▽

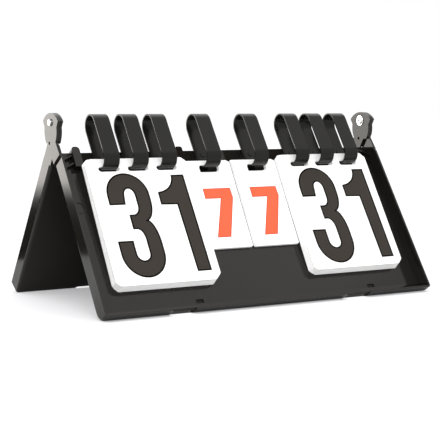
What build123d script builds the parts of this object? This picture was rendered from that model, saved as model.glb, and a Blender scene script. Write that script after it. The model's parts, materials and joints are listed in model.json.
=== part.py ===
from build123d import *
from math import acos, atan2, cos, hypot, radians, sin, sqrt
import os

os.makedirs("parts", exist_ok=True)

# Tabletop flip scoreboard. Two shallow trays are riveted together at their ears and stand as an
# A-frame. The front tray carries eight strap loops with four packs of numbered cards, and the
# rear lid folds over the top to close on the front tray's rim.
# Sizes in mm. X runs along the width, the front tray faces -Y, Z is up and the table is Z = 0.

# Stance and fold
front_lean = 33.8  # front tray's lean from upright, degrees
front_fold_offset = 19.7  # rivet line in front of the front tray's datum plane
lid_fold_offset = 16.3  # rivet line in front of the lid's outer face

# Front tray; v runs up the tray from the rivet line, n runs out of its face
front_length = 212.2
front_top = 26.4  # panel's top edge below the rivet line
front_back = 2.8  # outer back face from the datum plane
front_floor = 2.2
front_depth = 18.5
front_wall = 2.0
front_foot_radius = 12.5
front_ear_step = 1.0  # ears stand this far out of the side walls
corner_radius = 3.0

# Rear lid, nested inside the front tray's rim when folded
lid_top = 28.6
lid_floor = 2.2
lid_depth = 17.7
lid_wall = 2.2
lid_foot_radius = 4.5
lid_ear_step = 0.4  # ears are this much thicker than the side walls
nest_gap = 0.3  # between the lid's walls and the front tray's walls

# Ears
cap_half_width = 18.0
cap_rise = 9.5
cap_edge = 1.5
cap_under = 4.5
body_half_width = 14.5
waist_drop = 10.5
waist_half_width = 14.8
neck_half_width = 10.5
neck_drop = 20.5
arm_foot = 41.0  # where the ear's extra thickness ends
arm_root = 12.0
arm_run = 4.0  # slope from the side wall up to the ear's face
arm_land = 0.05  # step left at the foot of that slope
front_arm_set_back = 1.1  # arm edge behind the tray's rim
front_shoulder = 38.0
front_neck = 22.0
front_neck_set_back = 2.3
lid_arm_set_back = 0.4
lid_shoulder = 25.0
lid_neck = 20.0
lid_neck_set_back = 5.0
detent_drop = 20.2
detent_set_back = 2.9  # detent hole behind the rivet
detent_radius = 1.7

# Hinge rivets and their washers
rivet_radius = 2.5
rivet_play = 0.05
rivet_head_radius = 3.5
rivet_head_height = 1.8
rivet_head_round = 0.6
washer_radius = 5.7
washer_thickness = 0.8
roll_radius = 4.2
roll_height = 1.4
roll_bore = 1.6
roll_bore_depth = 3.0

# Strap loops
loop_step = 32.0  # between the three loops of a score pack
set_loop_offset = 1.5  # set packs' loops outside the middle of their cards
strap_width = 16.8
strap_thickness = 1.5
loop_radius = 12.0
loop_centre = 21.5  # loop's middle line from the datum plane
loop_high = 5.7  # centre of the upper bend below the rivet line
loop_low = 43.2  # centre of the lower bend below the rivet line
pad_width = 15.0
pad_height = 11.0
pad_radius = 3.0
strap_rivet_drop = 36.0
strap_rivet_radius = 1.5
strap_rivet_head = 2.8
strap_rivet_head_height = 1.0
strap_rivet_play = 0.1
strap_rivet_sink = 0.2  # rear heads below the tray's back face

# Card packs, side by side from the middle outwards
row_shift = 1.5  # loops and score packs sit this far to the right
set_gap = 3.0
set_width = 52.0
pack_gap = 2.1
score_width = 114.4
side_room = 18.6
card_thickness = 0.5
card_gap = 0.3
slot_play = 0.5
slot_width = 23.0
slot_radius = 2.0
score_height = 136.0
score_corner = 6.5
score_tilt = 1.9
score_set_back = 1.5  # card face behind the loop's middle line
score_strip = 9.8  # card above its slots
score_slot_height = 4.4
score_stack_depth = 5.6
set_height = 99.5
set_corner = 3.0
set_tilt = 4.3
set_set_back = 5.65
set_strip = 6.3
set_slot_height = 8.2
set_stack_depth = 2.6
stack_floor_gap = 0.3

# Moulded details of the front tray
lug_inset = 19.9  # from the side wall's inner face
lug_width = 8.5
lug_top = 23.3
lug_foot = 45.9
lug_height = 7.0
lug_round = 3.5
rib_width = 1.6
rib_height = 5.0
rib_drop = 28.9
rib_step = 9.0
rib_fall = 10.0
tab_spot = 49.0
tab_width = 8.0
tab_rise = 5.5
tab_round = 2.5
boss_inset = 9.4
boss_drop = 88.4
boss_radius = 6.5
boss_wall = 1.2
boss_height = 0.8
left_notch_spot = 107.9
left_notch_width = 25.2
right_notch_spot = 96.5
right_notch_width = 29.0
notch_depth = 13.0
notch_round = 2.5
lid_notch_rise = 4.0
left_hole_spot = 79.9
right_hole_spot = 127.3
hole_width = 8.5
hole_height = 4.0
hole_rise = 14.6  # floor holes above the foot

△

### The task
Set down, exactly as written, each line of the data from its opening line through the one containing "nest_gap = 0.3". Output nothing more.

### Solved problem
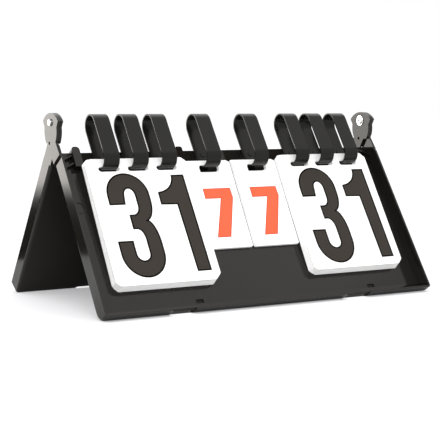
What build123d script builds the parts of this object? This picture was rendered from that model, saved as model.glb, and a Blender scene script. Write that script after it. The model's parts, materials and joints are listed in model.json.
=== part.py ===
from build123d import *
from math import acos, atan2, cos, hypot, radians, sin, sqrt
import os

os.makedirs("parts", exist_ok=True)

# Tabletop flip scoreboard. Two shallow trays are riveted together at their ears and stand as an
# A-frame. The front tray carries eight strap loops with four packs of numbered cards, and the
# rear lid folds over the top to close on the front tray's rim.
# Sizes in mm. X runs along the width, the front tray faces -Y, Z is up and the table is Z = 0.

# Stance and fold
front_lean = 33.8  # front tray's lean from upright, degrees
front_fold_offset = 19.7  # rivet line in front of the front tray's datum plane
lid_fold_offset = 16.3  # rivet line in front of the lid's outer face

# Front tray; v runs up the tray from the rivet line, n runs out of its face
front_length = 212.2
front_top = 26.4  # panel's top edge below the rivet line
front_back = 2.8  # outer back face from the datum plane
front_floor = 2.2
front_depth = 18.5
front_wall = 2.0
front_foot_radius = 12.5
front_ear_step = 1.0  # ears stand this far out of the side walls
corner_radius = 3.0

# Rear lid, nested inside the front tray's rim when folded
lid_top = 28.6
lid_floor = 2.2
lid_depth = 17.7
lid_wall = 2.2
lid_foot_radius = 4.5
lid_ear_step = 0.4  # ears are this much thicker than the side walls
nest_gap = 0.3  # between the lid's walls and the front tray's walls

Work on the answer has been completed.